Start with the sherry. It’s all over the cooking here (amontillado on foie and mushrooms, manzanilla in the clam and chorizo fideos, oloroso on truffled mushroom toast), but by the glass, the variety is tremendous. In March, the list featured 32 sherries in 10 styles, from fino to moscatel. And importantly for a beverage prone to oxidation, Jamonera was managing to sell more of the spirit in a week than Turney reckons most Spanish restaurants sell in a year. The palo cortado that came to me was as densely aromatic as a caramel-coated apple but went down with a crispness akin to barely sweetened vinegar.

If sherry isn’t your thing, explore the all-Iberian wine list, which runs from Basque txakoli to biodynamically produced bobal from the outstanding Bodegas y Viñedos Ponce in Manchuela. (Perucchi vermouth splashed over a knob of ice is another tasty option, but my splash was pretty skimpy.) Whatever the case, before you know it you’ll have hit up Jamonera’s lengthy menu for more tapas, tostas and raciones than you’ll be able to remember.

Start lowbrow with papas fritas, whose wood-smoked garlic aioli won’t prevent you from recognizing the dish for what it is: the most awesome potato skins you’ll ever douse with a sherry vinegar sauce whose name (el cojonudo) is derived from Spanish slang for testicles.

Among the Spanish bar fare, pumpkin croquetas are the other standout:­ deep-fried balls oozing with Urgelia cheese, served with a rustic puree of pumpkin seeds and browned butter. But what’s this nestled against the golden breading? Pickled fronds of brussels sprout? And were those pea leaves tucked between the haricots verts and roasted sunchokes before?

Yes. They were. And suddenly Turney’s uncanny knack for zeroing in on the latest ingredients of the zeitgeist swings into view.

Juicy merguez sausage is spiked with the Frenched-up masala spice blend vadouvan. Raw oysters not topped with cava gelée are liable to be zested with Buddha’s hand. Shishito peppers pop with strangely vegetal sweetness in a mound of saffron-and-sofrito-infused Calasparra rice. (By summer, the padron chilies will be in, one out of every few peppers a random firecracker against the mild-mannered­ majority.)

Some of these ingredients are deployed as touchstones of authenticity. Others are departures into idiosyncrasy. But pretty much all of them make for delicious fun—even if it’s the kind of fun that makes you wonder if, 10 years from now, Buddha’s hand will seem as wackadoodle as circa-­1988 raspberry vinaigrette.

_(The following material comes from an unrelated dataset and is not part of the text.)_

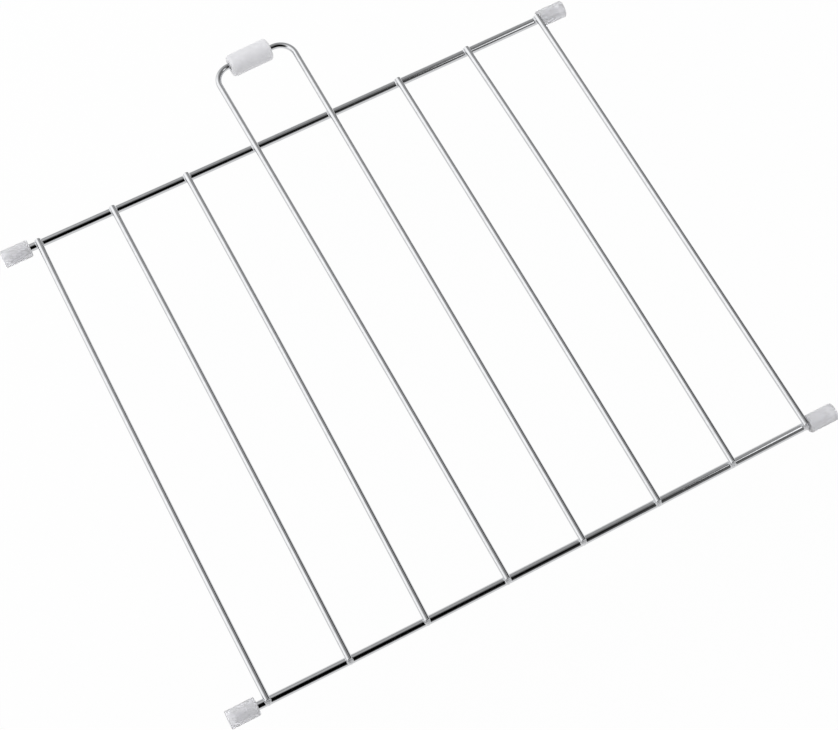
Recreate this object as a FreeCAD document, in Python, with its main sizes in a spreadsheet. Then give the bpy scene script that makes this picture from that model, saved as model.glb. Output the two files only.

Besides, Turney’s trend-spotting is offset by a depth of engagement with classic Spanish foodstuffs that rivals Jose Garces’s culinary curatorship. Do you like chorizo? Jamonera was using five varieties the last time I went, from smoky chistorra links from Basque country­ (on an egg-and-short-rib-smothered­ plate of papas fritas that played like a Spanish one-up on poutine) to foot-and-a-half-long canteplano­ sausages crafted by a Spanish expat in California, and a house-made duck chorizo enriched with fat trimmed from slices of Fermin Iberico ham.

No single dish here stopped the show, but none marred it, either. Chefs de cuisine Paul Lyons and Nikki Hill execute Turney’s menu with precision and even pacing. Sherry vinegar was a tad too conspicuous a tad too often in an early meal, but the second time around, the proper balances had been struck.

Both times, careful coursing by well-versed servers set up welcome complements and contrasts. What better to cut through those papas fritas than tender rings of calamari a la plancha tossed with the first favas of the season? That pea-leafed salad came as though from a winter’s dream of springtime gardens—or maybe that was just the effect of its arrival alongside pig’s-tail barbecue mounded on toast, as rich and sweet as a bad girl’s lie.

Philadelphia may not have been suffering a shortage of tapas bars before Jamonera joined the mix, but it has needed help kicking its addiction to farm-to-table tropes. And with Jamonera, 13th Street, at least, is no longer completely under the sway of Philadelphia’s dogmatic dirt enthusiasts.
Which, of course, demands the question: Does Barbuzzo have any other older sisters we haven’t met yet?